Geistliche Formung ist Voraussetzung

Für diesen grossherzigen Dienst in innerer Freiheit brauche es eine geistliche Formung, so der Papst weiter. Er rief die Jugendlichen dazu auf, im Gespräch mit Jesus zu bleiben, ihn kennen zu lernen und seine Zeichen in der Welt deuten zu lernen.

Anschliessend ermutigte Papst Franziskus auch die Verantwortlichen der Schulen, die Jesuiten, die Lehrer und alle anderen Mitarbeiter, nicht zuletzt auch die Eltern.

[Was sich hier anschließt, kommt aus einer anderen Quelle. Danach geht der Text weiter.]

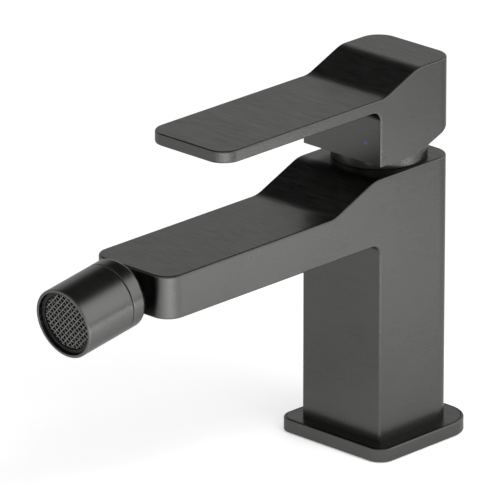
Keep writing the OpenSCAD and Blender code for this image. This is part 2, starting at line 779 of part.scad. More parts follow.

“Lasst euch nicht im Angesicht der Schwierigkeiten, die die Herausforderung zu Bildung schafft, entmutigen! Erziehen ist kein Beruf, sondern eine Haltung, eine Lebensweise. Seid vor allem mit eurem Leben Zeugen für das, was ihr lehrt. Ein Erzieher – Jesuit, Lehrer, Mitarbeiter, Elternteil – vermittelt Wissen und Werte mit Worten, aber wird für die jungen Menschen erst dann eindrücklich sein, wenn die Worte von Zeugnissen begleitet werden, von einem kohärenten Leben. Ohne diese Kohärenz ist es nicht möglich, zu erziehen!”

Neue Formen der Bildung

Die Mitglieder des Jesuitenordens forderte er auf, ihren Einsatz auf dem Gebiet der Erziehung lebendig zu halten. Schulen seien ein kostbares Instrument, Menschen den Weg in die Kirche und die Gesellschaft zu öffnen.

“Das Gebiet der Bildung ist aber nicht auf die konventionellen Schulen beschränkt. Ermutigt euch, neue, nicht konventionelle Formen der Erziehung zu finden, ganz nach den Notwendigkeiten von Ort, Zeit und den Menschen.”